- BRIEF:
What is needed is an exact copy of the lines from the one containing "clear_scene()" to the one containing "bpy.context.scene.collection.objects.link(empty)", both lines included, and no other lines.

>>>>>

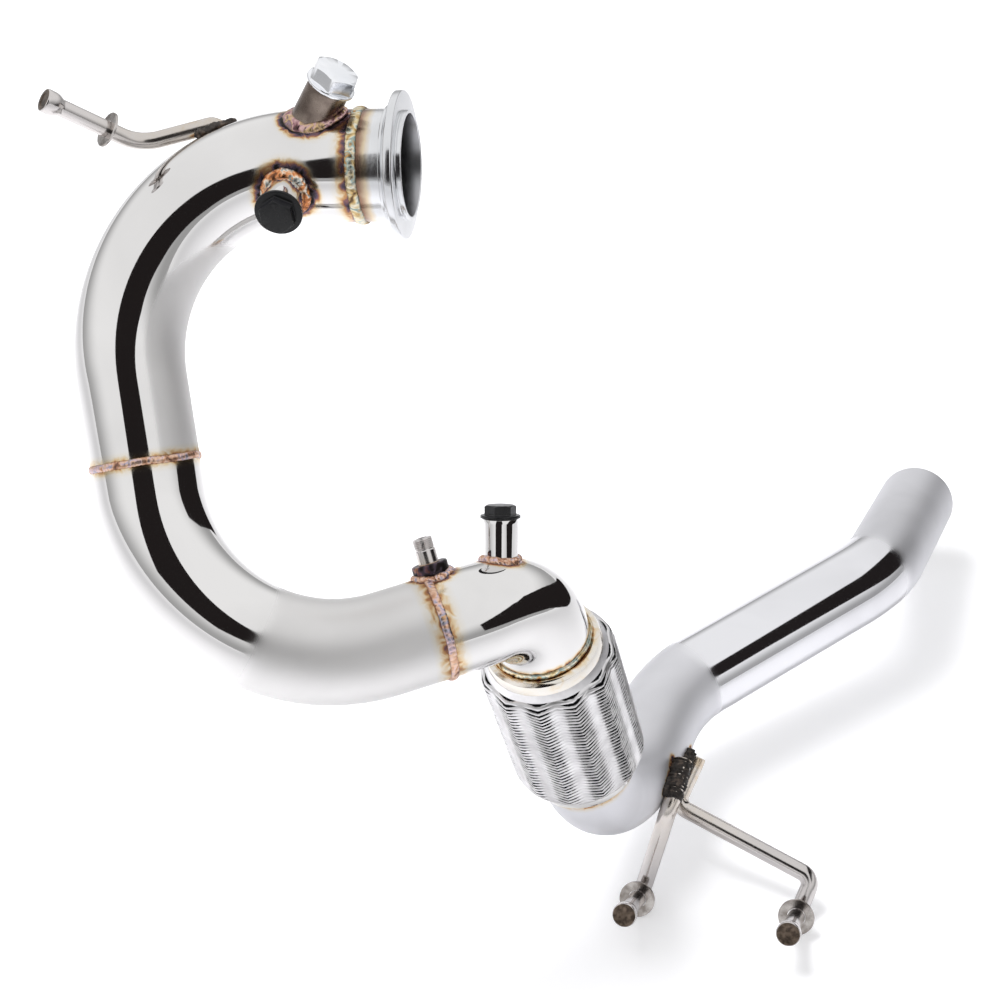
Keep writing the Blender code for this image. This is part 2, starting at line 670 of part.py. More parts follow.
def add_bellows():
    """The corrugated inner skin, with a plain cuff at each end."""
    start = COLLAR_LIP + GAP
    root = cuff_radius()
    pitch = (FLEX_LENGTH - 2 * BELLOWS_LEAD) / BELLOWS_COUNT
    profile = [(start, root)]
    for index in range(BELLOWS_COUNT):
        base = BELLOWS_LEAD + pitch * index
        profile += [(base, root), (base + 0.2 * pitch, BELLOWS_RADIUS), (base + 0.6 * pitch, BELLOWS_RADIUS),
                    (base + 0.8 * pitch, root)]
    profile.append((FLEX_LENGTH - start, root))
    bellows = turned_object("flex_bellows", profile[::-1], BELLOWS_SIDES, closed=False)
    wall = bellows.modifiers.new("Wall", "SOLIDIFY")
    wall.thickness = CUFF_WALL
    wall.offset = -1.0
    wall.use_even_offset = True
    place_at(bellows, FLEX_START)
    return finish_part(bellows, STEEL, 0.3)


def add_liner():
    """The smooth inner liner between the two tube ends."""
    low = TUBE_INSERT + GAP
    high = FLEX_LENGTH - TUBE_INSERT - GAP
    bore = TUBE_RADIUS - TUBE_WALL
    profile = [(high, TUBE_RADIUS), (low, TUBE_RADIUS), (low, bore), (high, bore)]
    liner = turned_object("flex_liner", profile, TUBE_SIDES)
    place_at(liner, FLEX_START)
    return finish_part(liner, STEEL, 0.3)


def braid_profile():
    """Outer and inner radius of the braid along the first shoulder, from its end under the collar."""
    end_inner = braid_end_radius()
    end_outer = end_inner + BRAID_END_WALL
    inner = clear_bore(BELLOWS_RADIUS, 2 * BRAID_CHEVRONS)
    valley = inner + BRAID_WALL - BRAID_RELIEF
    start = COLLAR_LIP + GAP
    mouth = COLLAR_LENGTH + GAP
    outer_rows = [(start, end_outer), (mouth, end_outer)]
    inner_rows = [(start, end_inner), (mouth + BRAID_END_WALL, end_inner)]
    for angle in (35, 62, 90):
        share = math.radians(angle)
        run = BRAID_SHOULDER * (1 - math.cos(share))
        outer_rows.append((mouth + run, end_outer + (valley - end_outer) * math.sin(share)))
        inner_rows.append((mouth + BRAID_END_WALL + run, end_inner + (inner - end_inner) * math.sin(share)))
    return outer_rows, inner_rows


def add_braid():
    """The woven braid as a closed sleeve: chevron ridges all over, and rounded shoulders."""
    outer_rows, inner_rows = braid_profile()
    count = 2 * BRAID_CHEVRONS
    start, valley = outer_rows[-1]
    pitch = (FLEX_LENGTH - 2 * start) / (2 * BRAID_RIDGES)
    point, heading, side = ROUTE.frame(FLEX_START)
    place = frame_matrix(point, heading, side)

    def row(height, radius, rise):
        ring = []
        for k in range(count):
            angle = math.tau * k / count
            shift = rise if k % 2 else -rise
            ring.append(place @ Vector((radius * math.cos(angle), radius * math.sin(angle), height + shift)))
        return ring

    rings = [row(height, radius, 0.0) for height, radius in outer_rows]
    for index in range(1, 2 * BRAID_RIDGES):
        fade = min(1.0, index / 4, (2 * BRAID_RIDGES - index) / 4)
        radius = valley + BRAID_RELIEF * (index % 2)
        rings.append(row(start + pitch * index, radius, CHEVRON_RISE * fade))
    rings += [row(FLEX_LENGTH - height, radius, 0.0) for height, radius in outer_rows[::-1]]
    rings += [row(FLEX_LENGTH - height, radius, 0.0) for height, radius in inner_rows]
    rings += [row(height, radius, 0.0) for height, radius in inner_rows[::-1]]
    return finish_part(loft_object("flex_braid", rings), BRUSHED, 0.35)


# Hangers

def rounded_path(points, fillets):
    """A line through points with an arc of the given radius at each inner corner."""
    path = [points[0]]
    for index in range(1, len(points) - 1):
        corner = points[index]
        into = (corner - points[index - 1]).normalized()
        out = (points[index + 1] - corner).normalized()
        turn = into.angle(out)
        radius = fillets[index - 1]
        reach = radius * math.tan(turn / 2)
        start = corner - into * reach
        axis = into.cross(out).normalized()
        centre = start + axis.cross(into) * radius
        steps = max(2, math.ceil(turn / ROD_BEND_STEP))
        for step in range(steps + 1):
            path.append(centre + Quaternion(axis, turn * step / steps) @ (start - centre))
    path.append(points[-1])
    return path


def headed_path(points):
    """Adds the flared head to a rod's end, and returns the path with its radius factors."""
    end = points[-1]
    back = (points[-2] - end).normalized()
    swell = HEAD_FLARE - 1.0
    head = ((HEAD_LENGTH, 1.0), (HEAD_LENGTH * 0.8, 1.0 + swell / 2), (HEAD_LENGTH / 2, HEAD_FLARE),
            (HEAD_CHAMFER, HEAD_FLARE), (0.0, HEAD_FLARE - swell / 3))
    path = points[:-1] + [end + back * distance for distance, _ in head]
    scales = [1.0] * (len(points) - 1) + [factor for _, factor in head]
    return path, scales


def add_rod(name, points, fillets, radius, sleeve):
    """A bent hanger rod, flared at its free end and cut to sit on the tube."""
    path, scales = headed_path(rounded_path(points, fillets))
    rod = bpy.data.objects.new(name, curve_mesh(name, path, radius, ROD_SIDES, True, scales))
    add_boolean(rod, sleeve)
    return finish_part(rod, BRUSHED, 0.25)


def add_washer(name, bend, direction, distance, rod_radius, radius):
    bore = clear_bore(rod_radius, WASHER_SIDES)
    low = distance - WASHER_THICKNESS / 2
    high = distance + WASHER_THICKNESS / 2
    washer = turned_object(name, [(high, radius), (low, radius), (low, bore), (high, bore)], WASHER_SIDES)
    washer.matrix_world = frame_matrix(bend, direction, Vector((0.0, 0.0, 1.0)))
    return finish_part(washer, BRUSHED, 0.3)


def seat_place(seat, offset):
    """A point given as (out from the surface, along the tube, across) at a hanger's seat."""
    station, clock = seat
    centre, heading, _ = ROUTE.frame(station)
    out = ROUTE.clock_direction(station, clock)
    height, along, across = offset
    return centre + out * (TUBE_RADIUS + height) + heading * along + heading.cross(out) * across


def seat_direction(seat, offset):
    station, clock = seat
    _, heading, _ = ROUTE.frame(station)
    out = ROUTE.clock_direction(station, clock)
    return (out * offset[0] + heading * offset[1] + heading.cross(out) * offset[2]).normalized()


def add_rod_cutter(name, points, fillets, radius):
    """A rod's shape with the clearance that its welds keep."""
    mesh = curve_mesh(name, rounded_path(points, fillets), clear_bore(radius, ROD_SIDES), ROD_SIDES, True)
    return finish_cutter(bpy.data.objects.new(name, mesh))


def add_rod_weld(name, points, radius, cutters, colour):
    """A bead laid on the tube beside a rod, and fitted to what the cutters stand for."""
    bead = bpy.data.objects.new(name, curve_mesh(name, points, radius, WELD_SIDES, True))
    for cutter in cutters:
        add_boolean(bead, cutter)
    return finish_part(bead, colour, 0.5)


def add_front_hanger():
    """One rod coped onto the upper bend, with its washer and the weld round its foot."""
    station = SPIGOT_END + FRONT_SEAT[0]
    seat = (station, FRONT_SEAT[1])
    sleeve = add_sleeve_cutter("front_seat_sleeve", station - FRONT_SEAT_REACH, station + FRONT_SEAT_REACH)
    bend = seat_place(seat, FRONT_BEND)
    direction = seat_direction(seat, FRONT_PEG_DIRECTION)
    points = [seat_place(seat, FRONT_FOOT), seat_place(seat, FRONT_KNEE), bend,
              bend + direction * FRONT_PEG_LENGTH]
    add_rod("front_hanger_rod", points, FRONT_FILLETS, FRONT_ROD_RADIUS, sleeve)
    add_washer("front_hanger_washer", bend, direction, FRONT_WASHER_FROM_BEND, FRONT_ROD_RADIUS,
               FRONT_WASHER_RADIUS)
    cutter = add_rod_cutter("front_rod_cutter", points, FRONT_FILLETS, FRONT_ROD_RADIUS)
    across = FRONT_ROD_RADIUS + FRONT_WELD_RADIUS / 2
    rise = FRONT_WELD_RADIUS / 3
    line = ((FRONT_WELD_LENGTH, -across), (0.0, -across), (-FRONT_WELD_END, 0.0), (0.0, across),
            (FRONT_WELD_LENGTH, across))
    weld = [seat_place(seat, (rise, along, side)) for along, side in line]
    add_rod_weld("front_hanger_weld", weld, FRONT_WELD_RADIUS, (sleeve, cutter), SOOT)


def add_rear_hanger():
    """Two rods side by side on the outlet bend, with their washers and welds."""
    station = FLEX_END + REAR_SEAT[0]
    seat = (station, REAR_SEAT[1])
    sleeve = add_sleeve_cutter("rear_seat_sleeve", station - REAR_SEAT_REACH, station + REAR_SEAT_REACH)
    direction = seat_direction(seat, REAR_PEG_DIRECTION)
    bend_a = seat_place(seat, REAR_A_BEND)
    bend_b = seat_place(seat, REAR_B_BEND)
    top_a, touch_a, top_b = [ROUTE.on_tube(FLEX_END + run, clock, REAR_LIFT)
                             for run, clock in (REAR_A_TOP, REAR_A_TOUCH, REAR_B_TOP)]
    points_a = [top_a, touch_a, bend_a, bend_a + direction * REAR_PEG_LENGTH]
    points_b = [top_b, seat_place(seat, REAR_B_TURN), seat_place(seat, REAR_B_CORNER), bend_b,
                bend_b + direction * REAR_PEG_LENGTH]
    cutters = [sleeve]
    for letter, points, fillets in (("a", points_a, REAR_A_FILLETS), ("b", points_b, REAR_B_FILLETS)):
        add_rod("rear_hanger_rod_" + letter, points, fillets, REAR_ROD_RADIUS, sleeve)
        cutters.append(add_rod_cutter("rear_rod_cutter_" + letter, points, fillets, REAR_ROD_RADIUS))
    for letter, bend in (("a", bend_a), ("b", bend_b)):
        add_washer("rear_hanger_washer_" + letter, bend, direction, REAR_WASHER_FROM_BEND, REAR_ROD_RADIUS,
                   REAR_WASHER_RADIUS)
    for letter, places in (("a", REAR_WELD_A), ("b", REAR_WELD_B)):
        weld = [ROUTE.on_tube(FLEX_END + run, clock, REAR_WELD_RADIUS / 3) for run, clock in places]
        add_rod_weld("rear_hanger_weld_" + letter, weld, REAR_WELD_RADIUS, cutters, SOOT)


def build():
    add_inlet_flange()
    add_ring_bead("inlet_weld", SPIGOT_END, INLET_BEAD_WIDTH)
    upper = add_tube("upper_bend", SPIGOT_END + GAP / 2, MID_JOINT - GAP / 2)
    add_ring_bead("mid_weld", MID_JOINT, MID_BEAD_WIDTH)
    add_tube("lower_bend", MID_JOINT + GAP / 2, ELBOW_JOINT - GAP / 2)
    elbow = add_tube("elbow", ELBOW_JOINT + GAP / 2, FLEX_START + TUBE_INSERT)
    nipple = add_nipple(elbow)
    add_ring_bead("elbow_weld", ELBOW_JOINT, ELBOW_BEAD_WIDTH,
                  (nipple, NIPPLE_BOSS_RADIUS + FOOT_BEAD_WIDTH + GAP))
    bead_offset = GAP + FLEX_BEAD_WIDTH / 2 + 2 * BEAD_RIPPLE
    add_ring_bead("flex_inlet_weld", FLEX_START - bead_offset, FLEX_BEAD_WIDTH)
    add_collar("flex_inlet_collar", FLEX_START, reverse=False)
    add_bellows()
    add_liner()
    add_braid()
    add_collar("flex_outlet_collar", FLEX_END, reverse=True)
    add_ring_bead("flex_outlet_weld", FLEX_END + bead_offset, FLEX_BEAD_WIDTH)
    add_tube("outlet_pipe", FLEX_END - TUBE_INSERT, ROUTE.length)

    front = add_bung("front_sensor_bung", upper, SPIGOT_END, FRONT_BUNG)
    add_plug("front_sensor_plug", front, FRONT_BUNG, FRONT_PLUG, CHROME, 0.08, 1.0)
    side = add_bung("side_sensor_bung", upper, SPIGOT_END, SIDE_BUNG)
    add_plug("side_sensor_plug", side, SIDE_BUNG, SIDE_PLUG, BLACK_PLUG, 0.35, 0.6)
    rear = add_bung("rear_sensor_bung", elbow, ELBOW_JOINT, REAR_BUNG)
    add_plug("rear_sensor_plug", rear, REAR_BUNG, REAR_PLUG, BLACK_PLUG, 0.35, 0.6)
    add_front_hanger()
    add_rear_hanger()


clear_scene()
PARTS = new_collection("exhaust_bypass_pipe")
CUTTERS = new_collection("cutters")
ROUTE = walk_route()
MID_JOINT = SPIGOT_END + UPPER_LEAD + arc_length(UPPER_BEND) + UPPER_TAIL
ELBOW_JOINT = MID_JOINT + LOWER_LEAD + arc_length(LOWER_BEND) + LOWER_TAIL
FLEX_START = (ELBOW_JOINT + ELBOW_LEAD + arc_length(ELBOW_FIRST_BEND) + ELBOW_MIDDLE
              + arc_length(ELBOW_SECOND_BEND) + ELBOW_TAIL)
FLEX_END = FLEX_START + FLEX_LENGTH
build()
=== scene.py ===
"""Looks of the exhaust bypass pipe: polished tube, heat-tinted welds, woven braid and a pale studio."""
import math

import bmesh
import bpy
import numpy as np
from mathutils import Matrix, Quaternion, Vector, noise
from mathutils.bvhtree import BVHTree


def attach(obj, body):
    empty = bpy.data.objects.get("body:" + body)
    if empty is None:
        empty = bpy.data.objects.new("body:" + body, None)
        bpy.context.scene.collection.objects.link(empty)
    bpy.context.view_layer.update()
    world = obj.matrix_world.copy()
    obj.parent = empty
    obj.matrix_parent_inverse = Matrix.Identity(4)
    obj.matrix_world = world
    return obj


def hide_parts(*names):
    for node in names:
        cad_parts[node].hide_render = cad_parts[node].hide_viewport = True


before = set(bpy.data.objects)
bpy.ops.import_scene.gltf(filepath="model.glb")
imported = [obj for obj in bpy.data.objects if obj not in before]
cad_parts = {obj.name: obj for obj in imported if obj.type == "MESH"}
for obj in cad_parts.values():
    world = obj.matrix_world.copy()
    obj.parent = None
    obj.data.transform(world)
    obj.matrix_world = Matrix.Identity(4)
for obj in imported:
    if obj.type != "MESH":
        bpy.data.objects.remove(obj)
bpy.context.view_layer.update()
MM = 0.001
TUBE_RADIUS = 31.75 * MM
TUBE_WALL = 1.6 * MM
TUBE_BORE = TUBE_RADIUS - TUBE_WALL
GAP = 0.3 * MM
X_AXIS, Y_AXIS, Z_AXIS = Vector((1.0, 0.0, 0.0)), Vector((0.0, 1.0, 0.0)), Vector((0.0, 0.0, 1.0))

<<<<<

- EXPECTED OUTPUT:
clear_scene()
PARTS = new_collection("exhaust_bypass_pipe")
CUTTERS = new_collection("cutters")
ROUTE = walk_route()
MID_JOINT = SPIGOT_END + UPPER_LEAD + arc_length(UPPER_BEND) + UPPER_TAIL
ELBOW_JOINT = MID_JOINT + LOWER_LEAD + arc_length(LOWER_BEND) + LOWER_TAIL
FLEX_START = (ELBOW_JOINT + ELBOW_LEAD + arc_length(ELBOW_FIRST_BEND) + ELBOW_MIDDLE
              + arc_length(ELBOW_SECOND_BEND) + ELBOW_TAIL)
FLEX_END = FLEX_START + FLEX_LENGTH
build()
=== scene.py ===
"""Looks of the exhaust bypass pipe: polished tube, heat-tinted welds, woven braid and a pale studio."""
import math

import bmesh
import bpy
import numpy as np
from mathutils import Matrix, Quaternion, Vector, noise
from mathutils.bvhtree import BVHTree


def attach(obj, body):
    empty = bpy.data.objects.get("body:" + body)
    if empty is None:
        empty = bpy.data.objects.new("body:" + body, None)
        bpy.context.scene.collection.objects.link(empty)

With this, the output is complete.